-- start --
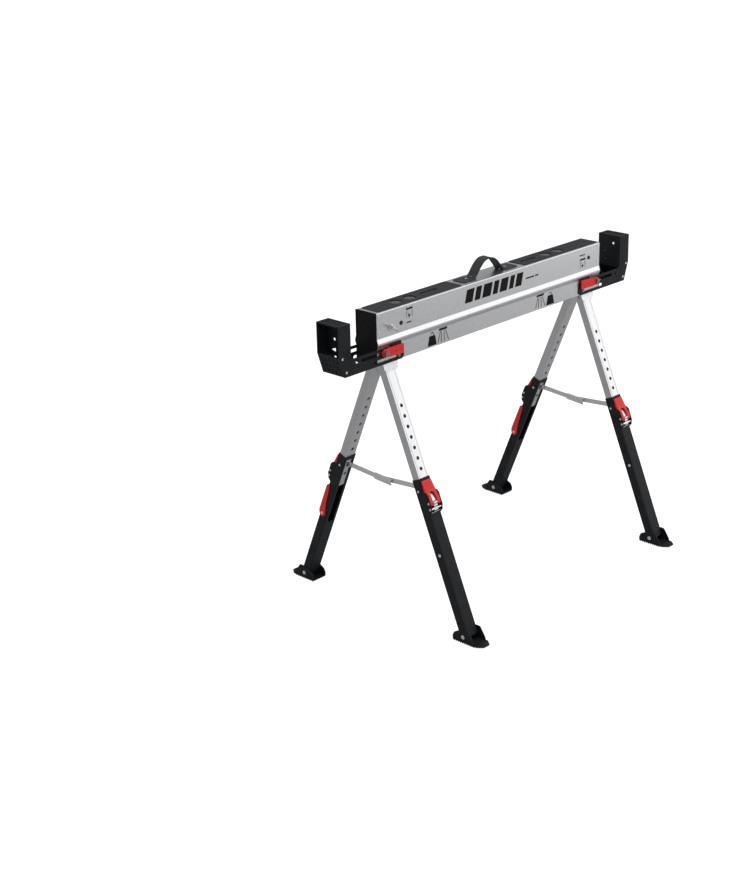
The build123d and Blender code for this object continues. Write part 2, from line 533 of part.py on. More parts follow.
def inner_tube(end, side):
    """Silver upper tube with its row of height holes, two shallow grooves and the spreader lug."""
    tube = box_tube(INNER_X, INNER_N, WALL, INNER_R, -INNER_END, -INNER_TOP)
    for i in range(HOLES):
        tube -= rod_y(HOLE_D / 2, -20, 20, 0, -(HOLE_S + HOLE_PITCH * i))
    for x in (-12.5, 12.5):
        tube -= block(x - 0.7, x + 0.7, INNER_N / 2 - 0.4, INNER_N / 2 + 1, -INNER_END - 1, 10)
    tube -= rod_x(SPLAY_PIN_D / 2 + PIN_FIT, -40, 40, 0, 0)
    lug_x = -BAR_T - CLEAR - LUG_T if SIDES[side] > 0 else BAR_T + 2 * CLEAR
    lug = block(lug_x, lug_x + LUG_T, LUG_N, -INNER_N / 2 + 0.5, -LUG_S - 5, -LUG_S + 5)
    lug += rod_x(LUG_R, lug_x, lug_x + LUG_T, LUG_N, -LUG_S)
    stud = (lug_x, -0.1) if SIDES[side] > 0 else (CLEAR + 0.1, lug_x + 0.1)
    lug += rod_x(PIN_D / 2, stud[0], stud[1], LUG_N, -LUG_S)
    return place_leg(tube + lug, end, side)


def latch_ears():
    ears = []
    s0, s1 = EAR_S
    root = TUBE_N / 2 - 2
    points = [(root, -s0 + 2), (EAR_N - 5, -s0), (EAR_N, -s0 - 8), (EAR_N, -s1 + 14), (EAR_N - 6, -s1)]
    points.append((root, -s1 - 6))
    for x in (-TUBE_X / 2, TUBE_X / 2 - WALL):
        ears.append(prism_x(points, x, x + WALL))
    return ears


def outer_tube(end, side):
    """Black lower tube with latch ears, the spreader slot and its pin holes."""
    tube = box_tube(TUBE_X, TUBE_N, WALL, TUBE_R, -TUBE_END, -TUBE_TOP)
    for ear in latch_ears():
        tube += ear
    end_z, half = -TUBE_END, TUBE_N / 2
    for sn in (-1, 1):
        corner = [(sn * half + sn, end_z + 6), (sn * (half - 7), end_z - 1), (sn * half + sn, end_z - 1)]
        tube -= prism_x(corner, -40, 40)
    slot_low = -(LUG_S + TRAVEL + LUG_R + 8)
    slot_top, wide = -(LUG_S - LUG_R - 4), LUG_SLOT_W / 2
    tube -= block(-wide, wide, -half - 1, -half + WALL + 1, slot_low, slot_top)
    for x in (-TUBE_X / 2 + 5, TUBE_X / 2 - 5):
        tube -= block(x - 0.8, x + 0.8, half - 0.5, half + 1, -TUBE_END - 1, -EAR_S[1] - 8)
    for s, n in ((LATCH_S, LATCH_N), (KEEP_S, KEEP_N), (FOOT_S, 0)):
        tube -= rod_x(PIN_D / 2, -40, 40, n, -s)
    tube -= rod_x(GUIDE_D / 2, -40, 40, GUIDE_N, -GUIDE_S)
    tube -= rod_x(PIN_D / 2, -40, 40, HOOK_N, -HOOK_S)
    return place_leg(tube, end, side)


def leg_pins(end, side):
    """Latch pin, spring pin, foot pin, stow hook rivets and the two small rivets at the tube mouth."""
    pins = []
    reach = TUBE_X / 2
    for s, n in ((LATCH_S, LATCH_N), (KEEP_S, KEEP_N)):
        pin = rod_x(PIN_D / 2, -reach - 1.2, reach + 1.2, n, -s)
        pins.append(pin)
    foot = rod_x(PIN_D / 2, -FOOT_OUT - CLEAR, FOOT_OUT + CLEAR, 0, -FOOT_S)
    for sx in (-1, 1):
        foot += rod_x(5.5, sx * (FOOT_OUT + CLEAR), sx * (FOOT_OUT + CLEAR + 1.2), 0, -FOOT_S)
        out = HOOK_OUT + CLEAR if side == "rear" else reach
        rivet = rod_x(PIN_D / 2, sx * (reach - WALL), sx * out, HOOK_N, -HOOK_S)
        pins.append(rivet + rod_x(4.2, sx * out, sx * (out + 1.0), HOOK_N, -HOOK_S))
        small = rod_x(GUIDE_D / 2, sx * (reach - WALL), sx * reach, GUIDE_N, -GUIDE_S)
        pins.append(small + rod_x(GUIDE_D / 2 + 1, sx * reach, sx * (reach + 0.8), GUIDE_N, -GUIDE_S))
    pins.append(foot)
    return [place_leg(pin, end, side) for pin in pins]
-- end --
-- start --
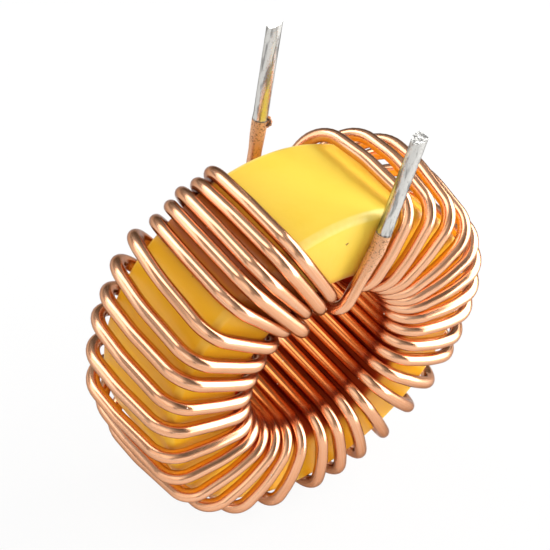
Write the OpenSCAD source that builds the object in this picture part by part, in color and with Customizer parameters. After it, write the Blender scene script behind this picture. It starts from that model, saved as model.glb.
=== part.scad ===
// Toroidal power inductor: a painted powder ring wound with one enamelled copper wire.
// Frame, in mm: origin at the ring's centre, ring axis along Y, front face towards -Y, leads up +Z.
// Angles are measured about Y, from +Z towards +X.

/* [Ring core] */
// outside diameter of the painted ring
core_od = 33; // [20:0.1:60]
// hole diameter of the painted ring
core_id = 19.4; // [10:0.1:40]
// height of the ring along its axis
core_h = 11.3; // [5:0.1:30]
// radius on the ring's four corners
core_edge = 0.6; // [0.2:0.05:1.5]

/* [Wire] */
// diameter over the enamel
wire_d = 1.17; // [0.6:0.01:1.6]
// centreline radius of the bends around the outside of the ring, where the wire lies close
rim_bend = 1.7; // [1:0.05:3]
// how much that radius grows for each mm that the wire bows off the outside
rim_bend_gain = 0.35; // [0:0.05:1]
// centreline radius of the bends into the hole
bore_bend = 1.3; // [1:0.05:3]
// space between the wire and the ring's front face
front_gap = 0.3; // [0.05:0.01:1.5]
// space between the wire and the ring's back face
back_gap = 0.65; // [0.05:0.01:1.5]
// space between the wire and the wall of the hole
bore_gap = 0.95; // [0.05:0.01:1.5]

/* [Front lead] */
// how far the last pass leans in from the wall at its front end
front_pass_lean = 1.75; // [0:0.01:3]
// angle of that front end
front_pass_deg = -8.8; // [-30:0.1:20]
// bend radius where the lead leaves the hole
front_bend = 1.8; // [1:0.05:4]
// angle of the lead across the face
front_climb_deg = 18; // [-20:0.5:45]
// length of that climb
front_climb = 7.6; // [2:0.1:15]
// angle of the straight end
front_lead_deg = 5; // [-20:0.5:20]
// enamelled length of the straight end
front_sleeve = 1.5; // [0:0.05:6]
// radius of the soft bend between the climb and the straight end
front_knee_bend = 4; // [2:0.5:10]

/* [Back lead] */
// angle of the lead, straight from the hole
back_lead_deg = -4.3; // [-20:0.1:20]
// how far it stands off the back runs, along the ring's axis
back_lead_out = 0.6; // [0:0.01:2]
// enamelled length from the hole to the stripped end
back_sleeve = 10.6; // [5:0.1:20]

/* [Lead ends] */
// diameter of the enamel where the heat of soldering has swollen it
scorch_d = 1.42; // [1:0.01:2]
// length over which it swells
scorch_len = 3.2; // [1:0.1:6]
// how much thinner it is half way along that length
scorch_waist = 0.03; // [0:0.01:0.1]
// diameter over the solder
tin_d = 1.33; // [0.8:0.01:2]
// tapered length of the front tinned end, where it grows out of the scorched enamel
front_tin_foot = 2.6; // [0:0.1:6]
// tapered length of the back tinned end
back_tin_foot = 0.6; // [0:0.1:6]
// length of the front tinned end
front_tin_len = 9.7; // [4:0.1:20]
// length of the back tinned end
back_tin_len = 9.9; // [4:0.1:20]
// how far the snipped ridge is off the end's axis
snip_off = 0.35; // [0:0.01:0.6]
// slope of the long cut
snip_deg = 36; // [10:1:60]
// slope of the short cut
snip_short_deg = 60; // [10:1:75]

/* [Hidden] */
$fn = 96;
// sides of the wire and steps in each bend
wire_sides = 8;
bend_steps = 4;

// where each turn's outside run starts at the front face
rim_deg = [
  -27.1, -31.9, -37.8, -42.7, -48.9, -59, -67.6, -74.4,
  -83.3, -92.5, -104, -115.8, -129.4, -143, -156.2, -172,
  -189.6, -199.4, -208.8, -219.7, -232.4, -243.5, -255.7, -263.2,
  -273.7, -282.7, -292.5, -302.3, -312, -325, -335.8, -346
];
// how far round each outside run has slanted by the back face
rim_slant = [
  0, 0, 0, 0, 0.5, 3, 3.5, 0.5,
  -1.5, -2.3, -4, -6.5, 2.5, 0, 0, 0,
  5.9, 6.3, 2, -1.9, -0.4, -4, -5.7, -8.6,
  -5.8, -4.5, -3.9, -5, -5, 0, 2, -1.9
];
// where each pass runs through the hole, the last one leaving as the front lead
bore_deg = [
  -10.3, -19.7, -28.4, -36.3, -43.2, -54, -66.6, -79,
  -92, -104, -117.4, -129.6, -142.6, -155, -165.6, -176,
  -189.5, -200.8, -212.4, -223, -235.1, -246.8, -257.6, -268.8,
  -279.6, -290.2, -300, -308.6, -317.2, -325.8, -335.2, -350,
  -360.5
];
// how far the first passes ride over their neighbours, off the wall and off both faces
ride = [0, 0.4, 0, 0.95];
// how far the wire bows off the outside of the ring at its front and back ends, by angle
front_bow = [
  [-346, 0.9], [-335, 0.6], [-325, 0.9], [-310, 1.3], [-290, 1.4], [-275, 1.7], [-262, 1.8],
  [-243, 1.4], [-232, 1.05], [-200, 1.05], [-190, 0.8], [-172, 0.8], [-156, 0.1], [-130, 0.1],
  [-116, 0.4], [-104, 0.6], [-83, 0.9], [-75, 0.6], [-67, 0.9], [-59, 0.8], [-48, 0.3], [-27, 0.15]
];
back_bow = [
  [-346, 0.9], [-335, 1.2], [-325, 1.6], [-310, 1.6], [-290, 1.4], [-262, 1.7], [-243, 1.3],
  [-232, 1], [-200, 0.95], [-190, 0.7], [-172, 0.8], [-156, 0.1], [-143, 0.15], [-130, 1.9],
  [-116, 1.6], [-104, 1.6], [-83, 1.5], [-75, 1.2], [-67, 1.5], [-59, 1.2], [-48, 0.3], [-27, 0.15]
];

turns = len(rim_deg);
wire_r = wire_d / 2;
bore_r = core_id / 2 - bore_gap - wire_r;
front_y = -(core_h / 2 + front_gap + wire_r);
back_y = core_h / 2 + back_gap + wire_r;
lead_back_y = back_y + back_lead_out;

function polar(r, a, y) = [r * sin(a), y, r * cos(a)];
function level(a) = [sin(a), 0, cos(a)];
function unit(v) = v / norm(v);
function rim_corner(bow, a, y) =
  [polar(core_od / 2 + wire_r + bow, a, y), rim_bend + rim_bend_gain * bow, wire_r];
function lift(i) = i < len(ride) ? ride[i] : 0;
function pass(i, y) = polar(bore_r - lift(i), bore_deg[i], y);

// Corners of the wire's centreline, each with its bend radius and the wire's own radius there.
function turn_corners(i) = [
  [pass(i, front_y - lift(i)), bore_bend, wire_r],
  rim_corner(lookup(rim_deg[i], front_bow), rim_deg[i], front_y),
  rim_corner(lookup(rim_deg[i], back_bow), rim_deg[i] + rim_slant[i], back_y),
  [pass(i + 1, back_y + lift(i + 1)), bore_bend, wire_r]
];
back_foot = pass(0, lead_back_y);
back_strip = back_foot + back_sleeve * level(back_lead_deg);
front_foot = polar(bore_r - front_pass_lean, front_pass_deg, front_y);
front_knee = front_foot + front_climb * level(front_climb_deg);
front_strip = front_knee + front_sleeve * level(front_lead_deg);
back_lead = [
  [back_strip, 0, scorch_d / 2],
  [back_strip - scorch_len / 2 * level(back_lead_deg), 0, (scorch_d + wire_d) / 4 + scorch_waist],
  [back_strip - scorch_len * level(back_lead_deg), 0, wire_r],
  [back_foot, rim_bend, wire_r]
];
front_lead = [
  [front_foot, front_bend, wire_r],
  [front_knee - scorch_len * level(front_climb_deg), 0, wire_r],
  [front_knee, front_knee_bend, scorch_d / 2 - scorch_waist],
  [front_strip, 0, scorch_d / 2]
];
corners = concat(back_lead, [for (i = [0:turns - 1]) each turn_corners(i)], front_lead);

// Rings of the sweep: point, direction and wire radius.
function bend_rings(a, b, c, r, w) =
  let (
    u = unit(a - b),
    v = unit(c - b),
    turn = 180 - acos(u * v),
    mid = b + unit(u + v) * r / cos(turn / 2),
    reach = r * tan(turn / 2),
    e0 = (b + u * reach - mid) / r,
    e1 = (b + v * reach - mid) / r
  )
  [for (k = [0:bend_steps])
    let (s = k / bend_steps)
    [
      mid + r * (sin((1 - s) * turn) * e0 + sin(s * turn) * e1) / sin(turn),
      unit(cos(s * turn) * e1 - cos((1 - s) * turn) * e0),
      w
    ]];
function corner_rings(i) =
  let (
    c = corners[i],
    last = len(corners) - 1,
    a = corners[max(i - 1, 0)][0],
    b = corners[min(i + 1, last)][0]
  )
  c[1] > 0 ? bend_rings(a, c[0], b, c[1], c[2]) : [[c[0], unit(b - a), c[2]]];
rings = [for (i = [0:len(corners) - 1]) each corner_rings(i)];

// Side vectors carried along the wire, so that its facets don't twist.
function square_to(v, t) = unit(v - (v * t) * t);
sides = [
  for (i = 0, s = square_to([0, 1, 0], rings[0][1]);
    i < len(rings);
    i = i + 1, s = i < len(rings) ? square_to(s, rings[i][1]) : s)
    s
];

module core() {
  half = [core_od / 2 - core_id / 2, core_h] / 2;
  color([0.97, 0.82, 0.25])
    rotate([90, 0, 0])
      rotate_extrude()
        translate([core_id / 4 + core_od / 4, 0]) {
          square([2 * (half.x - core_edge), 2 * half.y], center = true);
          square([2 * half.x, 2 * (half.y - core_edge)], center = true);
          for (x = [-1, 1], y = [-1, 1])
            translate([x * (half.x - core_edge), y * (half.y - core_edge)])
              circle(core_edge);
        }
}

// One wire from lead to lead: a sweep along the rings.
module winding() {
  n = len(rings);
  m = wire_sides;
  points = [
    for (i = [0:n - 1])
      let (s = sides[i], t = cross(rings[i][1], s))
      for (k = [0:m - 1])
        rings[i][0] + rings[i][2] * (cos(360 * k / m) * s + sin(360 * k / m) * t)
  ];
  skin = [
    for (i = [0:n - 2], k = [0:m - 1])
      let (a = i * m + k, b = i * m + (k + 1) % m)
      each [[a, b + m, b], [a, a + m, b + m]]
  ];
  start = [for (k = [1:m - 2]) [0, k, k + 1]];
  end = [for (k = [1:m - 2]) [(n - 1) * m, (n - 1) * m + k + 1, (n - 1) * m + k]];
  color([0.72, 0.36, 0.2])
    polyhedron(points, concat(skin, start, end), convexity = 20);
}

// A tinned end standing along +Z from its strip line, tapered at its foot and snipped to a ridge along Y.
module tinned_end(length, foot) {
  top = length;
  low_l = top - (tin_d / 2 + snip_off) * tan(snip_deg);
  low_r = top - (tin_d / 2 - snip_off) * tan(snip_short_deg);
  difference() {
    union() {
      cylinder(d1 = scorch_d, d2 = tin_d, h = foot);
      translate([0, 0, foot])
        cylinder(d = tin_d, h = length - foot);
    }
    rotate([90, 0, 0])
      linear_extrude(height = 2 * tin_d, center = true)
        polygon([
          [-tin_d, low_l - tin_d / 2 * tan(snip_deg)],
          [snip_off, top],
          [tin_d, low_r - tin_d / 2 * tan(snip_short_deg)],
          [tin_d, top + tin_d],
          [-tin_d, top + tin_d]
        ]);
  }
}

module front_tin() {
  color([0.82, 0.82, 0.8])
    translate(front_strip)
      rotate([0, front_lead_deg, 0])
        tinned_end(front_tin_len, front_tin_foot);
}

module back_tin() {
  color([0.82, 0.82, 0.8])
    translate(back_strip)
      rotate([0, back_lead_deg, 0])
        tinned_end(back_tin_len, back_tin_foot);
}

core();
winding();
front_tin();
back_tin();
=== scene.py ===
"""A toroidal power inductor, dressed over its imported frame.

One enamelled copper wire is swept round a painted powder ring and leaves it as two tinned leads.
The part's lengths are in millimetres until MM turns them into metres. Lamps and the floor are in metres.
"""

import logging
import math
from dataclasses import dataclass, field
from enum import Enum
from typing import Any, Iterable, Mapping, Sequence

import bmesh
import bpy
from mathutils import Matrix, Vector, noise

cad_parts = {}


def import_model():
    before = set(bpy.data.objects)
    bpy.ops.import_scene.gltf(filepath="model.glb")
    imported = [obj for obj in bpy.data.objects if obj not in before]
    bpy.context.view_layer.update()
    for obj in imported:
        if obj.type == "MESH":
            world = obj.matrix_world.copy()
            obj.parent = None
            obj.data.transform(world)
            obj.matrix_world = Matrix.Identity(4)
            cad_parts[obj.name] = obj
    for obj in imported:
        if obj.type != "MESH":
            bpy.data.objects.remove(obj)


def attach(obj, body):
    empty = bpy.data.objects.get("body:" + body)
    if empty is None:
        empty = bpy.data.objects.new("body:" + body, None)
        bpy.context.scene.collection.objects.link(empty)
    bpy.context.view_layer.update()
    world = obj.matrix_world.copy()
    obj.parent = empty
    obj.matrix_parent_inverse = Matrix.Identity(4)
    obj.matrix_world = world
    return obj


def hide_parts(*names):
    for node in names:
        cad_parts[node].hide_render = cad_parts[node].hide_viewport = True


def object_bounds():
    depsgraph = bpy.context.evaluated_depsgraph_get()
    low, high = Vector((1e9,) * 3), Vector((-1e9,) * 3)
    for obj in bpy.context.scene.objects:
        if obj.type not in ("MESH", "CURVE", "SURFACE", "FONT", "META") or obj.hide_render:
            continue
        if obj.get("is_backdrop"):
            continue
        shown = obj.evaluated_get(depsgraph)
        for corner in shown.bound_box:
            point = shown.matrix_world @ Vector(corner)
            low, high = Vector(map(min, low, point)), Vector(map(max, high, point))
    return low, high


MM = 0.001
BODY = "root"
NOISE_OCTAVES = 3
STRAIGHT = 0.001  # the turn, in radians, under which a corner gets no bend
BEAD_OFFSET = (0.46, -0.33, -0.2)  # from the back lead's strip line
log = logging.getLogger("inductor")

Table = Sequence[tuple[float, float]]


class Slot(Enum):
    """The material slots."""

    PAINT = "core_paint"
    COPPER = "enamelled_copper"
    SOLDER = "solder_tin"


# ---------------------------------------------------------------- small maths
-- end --
_Given instruction_:
Each line containing "type" counts once; state the total number of such lines and nothing else.

_Result for this task_:
3